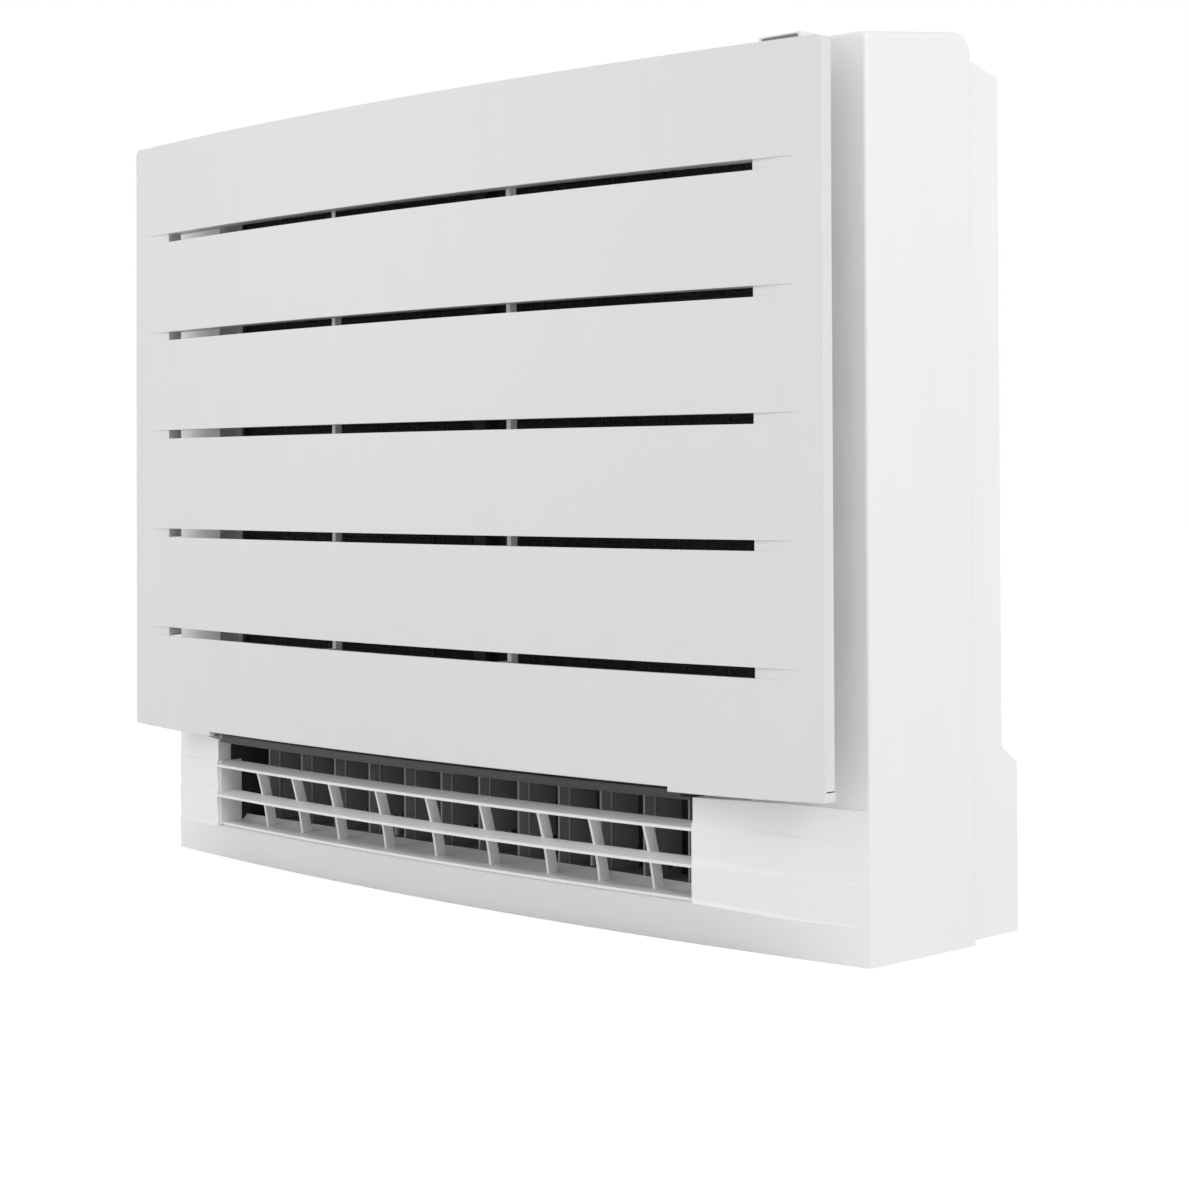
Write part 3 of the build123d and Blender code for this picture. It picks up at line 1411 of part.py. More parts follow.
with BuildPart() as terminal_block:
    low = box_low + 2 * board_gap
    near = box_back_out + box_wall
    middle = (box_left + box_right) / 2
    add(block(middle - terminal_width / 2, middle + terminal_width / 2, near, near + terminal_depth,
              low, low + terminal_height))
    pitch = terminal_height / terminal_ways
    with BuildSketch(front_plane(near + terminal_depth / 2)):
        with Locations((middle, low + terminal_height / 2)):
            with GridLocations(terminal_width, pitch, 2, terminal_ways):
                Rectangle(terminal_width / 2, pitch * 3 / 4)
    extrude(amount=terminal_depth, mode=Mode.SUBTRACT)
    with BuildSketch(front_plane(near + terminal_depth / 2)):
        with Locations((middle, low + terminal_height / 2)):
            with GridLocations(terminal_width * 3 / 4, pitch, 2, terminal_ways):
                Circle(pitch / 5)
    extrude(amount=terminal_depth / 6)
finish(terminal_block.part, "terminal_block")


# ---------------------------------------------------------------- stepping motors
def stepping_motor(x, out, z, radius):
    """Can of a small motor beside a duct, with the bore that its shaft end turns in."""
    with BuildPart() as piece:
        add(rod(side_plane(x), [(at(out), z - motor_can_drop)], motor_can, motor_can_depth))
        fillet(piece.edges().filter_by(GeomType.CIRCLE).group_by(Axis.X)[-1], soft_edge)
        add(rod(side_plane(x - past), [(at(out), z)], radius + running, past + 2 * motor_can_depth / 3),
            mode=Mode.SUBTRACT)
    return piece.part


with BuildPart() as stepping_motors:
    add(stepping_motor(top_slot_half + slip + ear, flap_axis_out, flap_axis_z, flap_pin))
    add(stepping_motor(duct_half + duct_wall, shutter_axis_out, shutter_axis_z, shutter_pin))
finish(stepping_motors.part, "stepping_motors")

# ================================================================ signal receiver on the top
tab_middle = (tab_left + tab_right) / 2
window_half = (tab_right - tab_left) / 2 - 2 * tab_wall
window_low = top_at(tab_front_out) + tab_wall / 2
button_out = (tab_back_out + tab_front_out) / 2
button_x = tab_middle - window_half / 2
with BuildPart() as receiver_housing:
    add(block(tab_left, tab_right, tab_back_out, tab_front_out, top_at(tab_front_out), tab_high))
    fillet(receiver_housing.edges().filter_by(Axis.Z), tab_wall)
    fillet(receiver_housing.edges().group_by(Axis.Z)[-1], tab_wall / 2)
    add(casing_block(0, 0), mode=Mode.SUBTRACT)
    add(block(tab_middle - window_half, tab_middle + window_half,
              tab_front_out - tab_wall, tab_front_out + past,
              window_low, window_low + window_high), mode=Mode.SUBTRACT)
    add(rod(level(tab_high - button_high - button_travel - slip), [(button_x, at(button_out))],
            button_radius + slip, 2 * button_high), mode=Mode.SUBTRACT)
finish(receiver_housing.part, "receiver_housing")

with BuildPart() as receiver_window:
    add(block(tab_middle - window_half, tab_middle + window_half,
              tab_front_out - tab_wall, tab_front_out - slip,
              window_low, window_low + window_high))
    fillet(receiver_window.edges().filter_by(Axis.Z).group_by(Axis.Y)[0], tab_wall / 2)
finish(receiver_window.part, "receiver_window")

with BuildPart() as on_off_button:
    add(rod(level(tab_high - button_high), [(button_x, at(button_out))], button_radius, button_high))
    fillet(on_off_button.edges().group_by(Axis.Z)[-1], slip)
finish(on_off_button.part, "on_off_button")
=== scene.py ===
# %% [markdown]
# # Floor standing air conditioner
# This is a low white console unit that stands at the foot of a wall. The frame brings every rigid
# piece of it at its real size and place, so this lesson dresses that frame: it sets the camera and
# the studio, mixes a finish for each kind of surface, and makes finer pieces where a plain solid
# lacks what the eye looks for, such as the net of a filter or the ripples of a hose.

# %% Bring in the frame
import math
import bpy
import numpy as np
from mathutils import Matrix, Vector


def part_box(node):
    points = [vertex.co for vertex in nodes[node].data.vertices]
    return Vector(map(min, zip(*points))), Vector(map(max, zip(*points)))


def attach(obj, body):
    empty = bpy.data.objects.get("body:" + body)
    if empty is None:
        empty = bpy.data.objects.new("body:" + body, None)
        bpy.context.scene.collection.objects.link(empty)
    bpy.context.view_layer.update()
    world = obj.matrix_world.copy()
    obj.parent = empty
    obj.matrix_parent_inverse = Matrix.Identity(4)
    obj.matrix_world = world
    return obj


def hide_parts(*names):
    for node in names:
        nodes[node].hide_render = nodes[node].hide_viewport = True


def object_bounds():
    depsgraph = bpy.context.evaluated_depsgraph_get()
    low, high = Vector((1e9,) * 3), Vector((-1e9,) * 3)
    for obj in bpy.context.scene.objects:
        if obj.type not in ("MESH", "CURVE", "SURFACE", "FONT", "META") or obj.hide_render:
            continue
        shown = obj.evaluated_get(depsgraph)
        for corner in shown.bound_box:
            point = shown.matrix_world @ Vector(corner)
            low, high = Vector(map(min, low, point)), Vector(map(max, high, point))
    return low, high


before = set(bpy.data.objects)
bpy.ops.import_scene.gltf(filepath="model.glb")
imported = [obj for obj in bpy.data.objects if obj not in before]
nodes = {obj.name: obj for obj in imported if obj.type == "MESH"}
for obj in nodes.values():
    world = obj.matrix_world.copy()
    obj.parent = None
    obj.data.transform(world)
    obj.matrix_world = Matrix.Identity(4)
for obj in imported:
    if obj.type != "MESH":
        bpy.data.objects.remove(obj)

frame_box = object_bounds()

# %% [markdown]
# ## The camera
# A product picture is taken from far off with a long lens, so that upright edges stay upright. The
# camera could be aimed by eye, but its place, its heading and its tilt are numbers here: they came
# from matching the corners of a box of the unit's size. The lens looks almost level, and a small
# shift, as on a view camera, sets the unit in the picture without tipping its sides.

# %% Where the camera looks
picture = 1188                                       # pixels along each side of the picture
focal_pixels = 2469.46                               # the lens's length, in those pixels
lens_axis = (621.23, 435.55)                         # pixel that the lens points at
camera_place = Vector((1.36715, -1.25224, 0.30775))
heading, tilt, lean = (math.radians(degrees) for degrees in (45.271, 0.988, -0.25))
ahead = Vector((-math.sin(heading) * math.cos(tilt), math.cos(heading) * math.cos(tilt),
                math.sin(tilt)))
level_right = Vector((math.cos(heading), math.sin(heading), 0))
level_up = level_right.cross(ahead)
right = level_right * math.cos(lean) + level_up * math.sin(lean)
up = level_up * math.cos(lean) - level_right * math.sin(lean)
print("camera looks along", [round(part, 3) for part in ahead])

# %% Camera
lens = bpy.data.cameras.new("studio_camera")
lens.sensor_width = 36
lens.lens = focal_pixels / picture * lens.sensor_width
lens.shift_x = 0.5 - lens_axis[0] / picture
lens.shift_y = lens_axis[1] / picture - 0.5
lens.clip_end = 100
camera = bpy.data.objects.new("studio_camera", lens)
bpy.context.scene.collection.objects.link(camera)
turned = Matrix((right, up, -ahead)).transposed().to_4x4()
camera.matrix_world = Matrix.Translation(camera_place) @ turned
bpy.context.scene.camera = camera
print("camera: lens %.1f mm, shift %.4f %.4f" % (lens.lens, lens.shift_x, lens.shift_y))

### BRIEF
All of the lines above must be returned exactly.

### WRITTEN RESPONSE
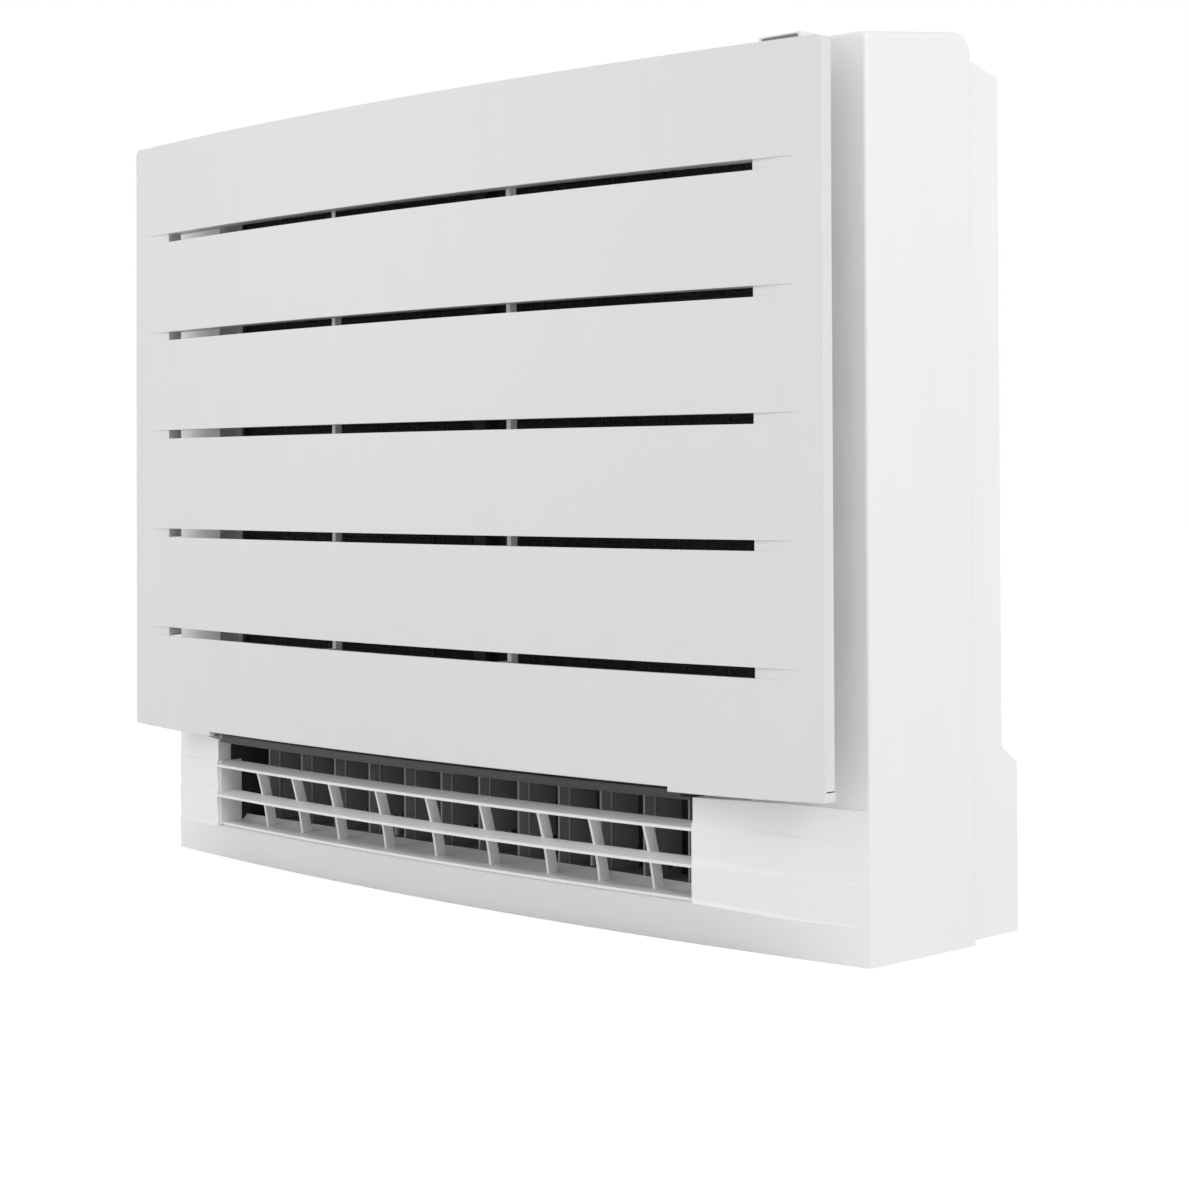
Write part 3 of the build123d and Blender code for this picture. It picks up at line 1411 of part.py. More parts follow.
with BuildPart() as terminal_block:
    low = box_low + 2 * board_gap
    near = box_back_out + box_wall
    middle = (box_left + box_right) / 2
    add(block(middle - terminal_width / 2, middle + terminal_width / 2, near, near + terminal_depth,
              low, low + terminal_height))
    pitch = terminal_height / terminal_ways
    with BuildSketch(front_plane(near + terminal_depth / 2)):
        with Locations((middle, low + terminal_height / 2)):
            with GridLocations(terminal_width, pitch, 2, terminal_ways):
                Rectangle(terminal_width / 2, pitch * 3 / 4)
    extrude(amount=terminal_depth, mode=Mode.SUBTRACT)
    with BuildSketch(front_plane(near + terminal_depth / 2)):
        with Locations((middle, low + terminal_height / 2)):
            with GridLocations(terminal_width * 3 / 4, pitch, 2, terminal_ways):
                Circle(pitch / 5)
    extrude(amount=terminal_depth / 6)
finish(terminal_block.part, "terminal_block")


# ---------------------------------------------------------------- stepping motors
def stepping_motor(x, out, z, radius):
    """Can of a small motor beside a duct, with the bore that its shaft end turns in."""
    with BuildPart() as piece:
        add(rod(side_plane(x), [(at(out), z - motor_can_drop)], motor_can, motor_can_depth))
        fillet(piece.edges().filter_by(GeomType.CIRCLE).group_by(Axis.X)[-1], soft_edge)
        add(rod(side_plane(x - past), [(at(out), z)], radius + running, past + 2 * motor_can_depth / 3),
            mode=Mode.SUBTRACT)
    return piece.part


with BuildPart() as stepping_motors:
    add(stepping_motor(top_slot_half + slip + ear, flap_axis_out, flap_axis_z, flap_pin))
    add(stepping_motor(duct_half + duct_wall, shutter_axis_out, shutter_axis_z, shutter_pin))
finish(stepping_motors.part, "stepping_motors")

# ================================================================ signal receiver on the top
tab_middle = (tab_left + tab_right) / 2
window_half = (tab_right - tab_left) / 2 - 2 * tab_wall
window_low = top_at(tab_front_out) + tab_wall / 2
button_out = (tab_back_out + tab_front_out) / 2
button_x = tab_middle - window_half / 2
with BuildPart() as receiver_housing:
    add(block(tab_left, tab_right, tab_back_out, tab_front_out, top_at(tab_front_out), tab_high))
    fillet(receiver_housing.edges().filter_by(Axis.Z), tab_wall)
    fillet(receiver_housing.edges().group_by(Axis.Z)[-1], tab_wall / 2)
    add(casing_block(0, 0), mode=Mode.SUBTRACT)
    add(block(tab_middle - window_half, tab_middle + window_half,
              tab_front_out - tab_wall, tab_front_out + past,
              window_low, window_low + window_high), mode=Mode.SUBTRACT)
    add(rod(level(tab_high - button_high - button_travel - slip), [(button_x, at(button_out))],
            button_radius + slip, 2 * button_high), mode=Mode.SUBTRACT)
finish(receiver_housing.part, "receiver_housing")

with BuildPart() as receiver_window:
    add(block(tab_middle - window_half, tab_middle + window_half,
              tab_front_out - tab_wall, tab_front_out - slip,
              window_low, window_low + window_high))
    fillet(receiver_window.edges().filter_by(Axis.Z).group_by(Axis.Y)[0], tab_wall / 2)
finish(receiver_window.part, "receiver_window")

with BuildPart() as on_off_button:
    add(rod(level(tab_high - button_high), [(button_x, at(button_out))], button_radius, button_high))
    fillet(on_off_button.edges().group_by(Axis.Z)[-1], slip)
finish(on_off_button.part, "on_off_button")
=== scene.py ===
# %% [markdown]
# # Floor standing air conditioner
# This is a low white console unit that stands at the foot of a wall. The frame brings every rigid
# piece of it at its real size and place, so this lesson dresses that frame: it sets the camera and
# the studio, mixes a finish for each kind of surface, and makes finer pieces where a plain solid
# lacks what the eye looks for, such as the net of a filter or the ripples of a hose.

# %% Bring in the frame
import math
import bpy
import numpy as np
from mathutils import Matrix, Vector


def part_box(node):
    points = [vertex.co for vertex in nodes[node].data.vertices]
    return Vector(map(min, zip(*points))), Vector(map(max, zip(*points)))


def attach(obj, body):
    empty = bpy.data.objects.get("body:" + body)
    if empty is None:
        empty = bpy.data.objects.new("body:" + body, None)
        bpy.context.scene.collection.objects.link(empty)
    bpy.context.view_layer.update()
    world = obj.matrix_world.copy()
    obj.parent = empty
    obj.matrix_parent_inverse = Matrix.Identity(4)
    obj.matrix_world = world
    return obj


def hide_parts(*names):
    for node in names:
        nodes[node].hide_render = nodes[node].hide_viewport = True


def object_bounds():
    depsgraph = bpy.context.evaluated_depsgraph_get()
    low, high = Vector((1e9,) * 3), Vector((-1e9,) * 3)
    for obj in bpy.context.scene.objects:
        if obj.type not in ("MESH", "CURVE", "SURFACE", "FONT", "META") or obj.hide_render:
            continue
        shown = obj.evaluated_get(depsgraph)
        for corner in shown.bound_box:
            point = shown.matrix_world @ Vector(corner)
            low, high = Vector(map(min, low, point)), Vector(map(max, high, point))
    return low, high


before = set(bpy.data.objects)
bpy.ops.import_scene.gltf(filepath="model.glb")
imported = [obj for obj in bpy.data.objects if obj not in before]
nodes = {obj.name: obj for obj in imported if obj.type == "MESH"}
for obj in nodes.values():
    world = obj.matrix_world.copy()
    obj.parent = None
    obj.data.transform(world)
    obj.matrix_world = Matrix.Identity(4)
for obj in imported:
    if obj.type != "MESH":
        bpy.data.objects.remove(obj)

frame_box = object_bounds()

# %% [markdown]
# ## The camera
# A product picture is taken from far off with a long lens, so that upright edges stay upright. The
# camera could be aimed by eye, but its place, its heading and its tilt are numbers here: they came
# from matching the corners of a box of the unit's size. The lens looks almost level, and a small
# shift, as on a view camera, sets the unit in the picture without tipping its sides.

# %% Where the camera looks
picture = 1188                                       # pixels along each side of the picture
focal_pixels = 2469.46                               # the lens's length, in those pixels
lens_axis = (621.23, 435.55)                         # pixel that the lens points at
camera_place = Vector((1.36715, -1.25224, 0.30775))
heading, tilt, lean = (math.radians(degrees) for degrees in (45.271, 0.988, -0.25))
ahead = Vector((-math.sin(heading) * math.cos(tilt), math.cos(heading) * math.cos(tilt),
                math.sin(tilt)))
level_right = Vector((math.cos(heading), math.sin(heading), 0))
level_up = level_right.cross(ahead)
right = level_right * math.cos(lean) + level_up * math.sin(lean)
up = level_up * math.cos(lean) - level_right * math.sin(lean)
print("camera looks along", [round(part, 3) for part in ahead])

# %% Camera
lens = bpy.data.cameras.new("studio_camera")
lens.sensor_width = 36
lens.lens = focal_pixels / picture * lens.sensor_width
lens.shift_x = 0.5 - lens_axis[0] / picture
lens.shift_y = lens_axis[1] / picture - 0.5
lens.clip_end = 100
camera = bpy.data.objects.new("studio_camera", lens)
bpy.context.scene.collection.objects.link(camera)
turned = Matrix((right, up, -ahead)).transposed().to_4x4()
camera.matrix_world = Matrix.Translation(camera_place) @ turned
bpy.context.scene.camera = camera
print("camera: lens %.1f mm, shift %.4f %.4f" % (lens.lens, lens.shift_x, lens.shift_y))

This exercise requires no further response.